Section 102(b)(7) of the DGCL permits a corporation to provide in its certificate of incorporation that a director or officer of the corporation shall not be personally liable to the corporation or its shareowners for monetary damages for breach of fiduciary duty as a director, except for liability for (i) any breach of the director’s or officer’s duty of loyalty to the corporation or its stockholders, (ii) acts or omissions not in good faith or which involve intentional misconduct or a knowing violation of law, (iii) payment of unlawful dividends or unlawful stock purchases or redemptions, (iv) any transaction from which the director derived an improper personal benefit or (v) with respect to any officer, any action by or in the right of the corporation. Under Article TWELFTH of the Registrant’s Amended and Restated Certificate of Incorporation, the Registrant has waived the personal liability of its directors and officers as permitted by Section 102(b)(7) of the DGCL.
Under Article TWELFTH of the Registrant’s Amended and Restated Certificate of Incorporation, each person who is or was a director or officer of the Registrant, and each director or officer of the Registrant who serves or served any other enterprise or organization at the request of the Registrant, shall be indemnified by the Registrant to the full extent permitted by the DGCL.
Under the DGCL, to the extent that such a person is successful on the merits or otherwise in defense of a suit or proceeding brought against such person by reason of the fact that such person is or was a director or officer of the Registrant, or serves or served any other enterprise or organization at the request of the Registrant, such person shall be indemnified against expenses (including attorneys’ fees) actually and reasonably incurred in connection with such action.

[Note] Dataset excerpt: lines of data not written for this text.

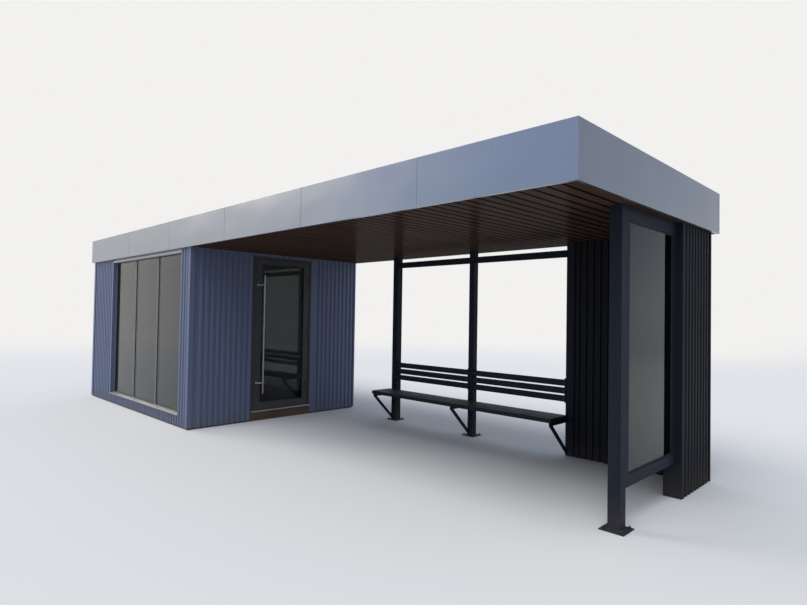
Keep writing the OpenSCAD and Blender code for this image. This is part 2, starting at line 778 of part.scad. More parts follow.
module rear_rails() {
  z1 = clear_height - rail_drop;
  color(steel_slate) for (i = [0, 1])
    block([post_x[i] + post_size[i], post_line, z1 - rail_height],
          [post_x[i + 1], post_line + rail_depth, z1]);
}

// Bench
module bench_seat() {
  color("#22252d") for (i = [0 : plank_count - 1])
    translate([post_x[0] - seat_overhang, seat_y0 + i * (plank_width + plank_gap), seat_base])
      cube([post_x[2] + seat_bearing - post_x[0] + seat_overhang, plank_width, seat_gauge]);
}
module bench_back() {
  color("#22252d") for (bay = [0, 1], i = [0 : slat_count - 1])
    block([post_x[bay] + post_size[bay] + slat_end_gap, post_line, back_low + i * slat_pitch],
          [post_x[bay + 1] - slat_end_gap, post_line + slat_gauge,
           back_low + i * slat_pitch + slat_height]);
}

// Side screen
module side_frame() {
  color(steel_slate) difference() {
    block([side_x1 - side_frame_depth, front_post_y1, side_bottom],
          [side_x1, pier_y0, clear_height]);
    block([side_x1 - side_frame_depth - cut, front_post_y1 + side_stile, side_glass_z0],
          [side_x1 + cut, pier_y0 - side_stile, side_glass_z1]);
  }
}
module side_glass() {
  mid = side_x1 - side_frame_depth / 2;
  color("#5c666b", 0.6)
    block([mid - side_glass_gauge / 2, front_post_y1 + side_stile, side_glass_z0],
          [mid + side_glass_gauge / 2, pier_y0 - side_stile, side_glass_z1]);
}

// Rear screen wall and pier
module screen_wall() {
  color("#2a303c") block([screen_core_x0, screen_core_y0, 0],
                         [pier_core_x0, screen_core_y1, clear_height]);
}
module pier() {
  color("#2a303c") block([pier_core_x0, pier_core_y0, 0],
                         [pier_core_x1, screen_core_y1, clear_height]);
}
module corner_wall_cladding() {
  color("#282e38") {
    sheet_facing_front(screen_core_x0, pier_x0, screen_core_y0, screen_core_x0, corner_wall_gap);
    sheet_facing_rear(screen_core_x0, pier_x1 - rear_corner_flange, screen_core_y1,
                      screen_core_x0, corner_wall_gap);
    sheet_facing_right(pier_core_y0, screen_y1 - rear_corner_flange, pier_core_x1,
                       pier_core_y0 - rib_valley / 2, corner_wall_gap);
    sheet_facing_left(pier_core_y0, screen_core_y0 - cladding_depth, pier_core_x0,
                      pier_core_y0 - rib_valley / 2, corner_wall_gap);
    corner_angle(pier_x1, screen_y1, 1, 1, rear_corner_flange, corner_wall_gap);
    block([pier_x0, pier_y0, corner_wall_gap], [pier_x1, pier_core_y0, clear_height]);
    block([screen_x0, post_line, corner_wall_gap], [screen_core_x0, screen_y1, clear_height]);
  }
}

kiosk_floor();
front_wall_left();
front_wall_right();
front_wall_below_window();
front_wall_above_window();
left_wall();
rear_wall();
door_wall_front();
door_wall_rear();
door_wall_above_door();
front_cladding();
door_side_cladding();
left_cladding();
rear_cladding();
corner_flashings();
window_frame();
window_glass();
window_flashings();
door_frame();
door_threshold();
door_leaf();
door_glass();
door_handle();
hinge_sockets();
hinge_knuckles();
roof_frame();
roof_deck();
ceiling_boards();
kiosk_ceiling();
fascia_front();
fascia_rear();
fascia_left();
fascia_right();
post_front();
post_rear_left();
post_rear_middle();
post_rear_right();
rear_rails();
bench_seat();
bench_back();
side_frame();
side_glass();
screen_wall();
pier();
corner_wall_cladding();
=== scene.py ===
# %% [markdown]
# A bus shelter in folded and ribbed sheet metal: a long flat roof, a glazed kiosk under its left
# half and a bench under its right half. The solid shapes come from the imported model. This lesson
# gives them their finishes, rounds their edges and adds the small things that a fitter adds last:
# screws, bolts, weld beads, gaskets, the ribs of the threshold and the laps of the roof covering.

# %% Load the solid model
import json
import math

import bpy
from mathutils import Matrix, Vector
from mathutils.bvhtree import BVHTree


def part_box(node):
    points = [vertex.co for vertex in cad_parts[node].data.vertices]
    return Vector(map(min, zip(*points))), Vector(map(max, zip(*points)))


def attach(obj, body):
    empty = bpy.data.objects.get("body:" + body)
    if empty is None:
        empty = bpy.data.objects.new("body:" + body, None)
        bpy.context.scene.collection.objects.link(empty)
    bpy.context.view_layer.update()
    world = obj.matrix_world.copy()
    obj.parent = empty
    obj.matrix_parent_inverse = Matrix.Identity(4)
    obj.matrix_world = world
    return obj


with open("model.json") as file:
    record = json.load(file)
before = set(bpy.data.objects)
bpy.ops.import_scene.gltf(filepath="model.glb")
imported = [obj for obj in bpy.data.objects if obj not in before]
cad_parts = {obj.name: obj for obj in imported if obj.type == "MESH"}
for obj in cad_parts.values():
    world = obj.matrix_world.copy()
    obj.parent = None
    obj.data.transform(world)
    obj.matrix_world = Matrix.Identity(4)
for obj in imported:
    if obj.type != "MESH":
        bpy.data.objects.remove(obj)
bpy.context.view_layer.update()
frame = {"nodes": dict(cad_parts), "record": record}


def rounded(values):
    """Numbers as they are printed: metres to the millimetre."""
    return [round(value, 3) for value in values]


# %% [markdown]
# The camera stands where the photograph was taken: near the right end, at eye height, looking left
# along the roof. A camera is a matrix of three directions, right, up and backwards, and a place.
# Building it from a yaw, a pitch and a roll keeps the numbers readable, where the last two are the
# small tilts of a camera that is held by hand.

# %% Camera
EYE = Vector((6.3655, -4.5756, 1.5587))
YAW, PITCH, ROLL = (math.radians(angle) for angle in (-44.780, 1.233, 0.935))
SENSOR_WIDTH = 36
FOCAL_PIXELS = 552.17
IMAGE_WIDTH = 807

ahead = Vector((math.sin(YAW) * math.cos(PITCH), math.cos(YAW) * math.cos(PITCH), math.sin(PITCH)))
level_right = Vector((math.cos(YAW), -math.sin(YAW), 0))
level_up = level_right.cross(ahead)
right = math.cos(ROLL) * level_right + math.sin(ROLL) * level_up
up = math.cos(ROLL) * level_up - math.sin(ROLL) * level_right

lens = bpy.data.cameras.new("camera")
lens.sensor_width = SENSOR_WIDTH
lens.lens = FOCAL_PIXELS / IMAGE_WIDTH * SENSOR_WIDTH
camera = bpy.data.objects.new("camera", lens)
camera.matrix_world = Matrix.Translation(EYE) @ Matrix((right, up, -ahead)).transposed().to_4x4()
bpy.context.scene.collection.objects.link(camera)
bpy.context.scene.camera = camera
print("lens", round(lens.lens, 2), "mm")

# %% [markdown]
# Every finish below is a small network of nodes. Wiring nodes one by one hides the idea, so two
# small classes do it. A Socket stands for a number that varies over the surface, and Python's own
# operators on it add Math nodes, so that 1 - mask reads as it is meant. A Paint is one material in
# the making, and its method node() adds any other node: the settings first, then the inputs.

# %% Shader sums as Python expressions
class Socket:
    """An output of a node. Arithmetic on it adds Math nodes."""

    def __init__(self, paint, output):
        self.paint = paint
        self.output = output

    def maths(self, operation, first, second):
        return self.paint.node("ShaderNodeMath", {"operation": operation}, {0: first, 1: second})

    def __add__(self, other):
        return self.maths("ADD", self, other)

    def __radd__(self, other):
        return self.maths("ADD", other, self)

    def __sub__(self, other):
        return self.maths("SUBTRACT", self, other)

    def __rsub__(self, other):
        return self.maths("SUBTRACT", other, self)

    def __mul__(self, other):
        return self.maths("MULTIPLY", self, other)

    def __rmul__(self, other):
        return self.maths("MULTIPLY", other, self)

    def __truediv__(self, other):
        return self.maths("DIVIDE", self, other)

    def __rtruediv__(self, other):
        return self.maths("DIVIDE", other, self)

    def __gt__(self, other):
        return self.maths("GREATER_THAN", self, other)

    def __lt__(self, other):
        return self.maths("LESS_THAN", self, other)

    def part(self, name):
        """Another output of the same node."""
        return Socket(self.paint, self.output.node.outputs[name])


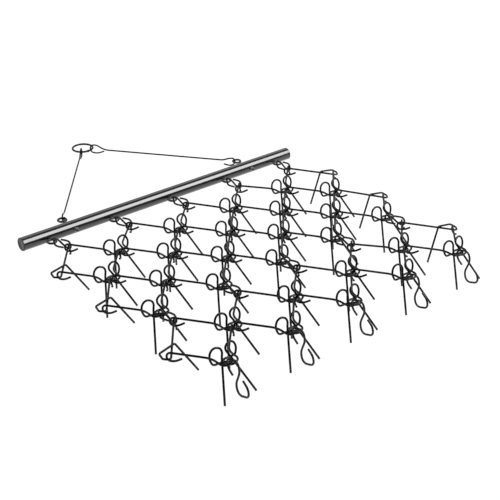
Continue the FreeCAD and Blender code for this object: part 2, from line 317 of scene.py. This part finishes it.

If unsuccessful in defense of a third-party civil suit or a criminal suit, or if such a suit is settled, such a person shall be indemnified under such law against both (i) expenses (including attorneys’ fees) and (ii) judgments, fines and amounts paid in settlement if such person acted in good faith and in a manner such person reasonably believed
to be in, or not opposed to, the best interests of the Registrant, and with respect to any criminal action, had no reasonable cause to believe such person’s conduct was unlawful.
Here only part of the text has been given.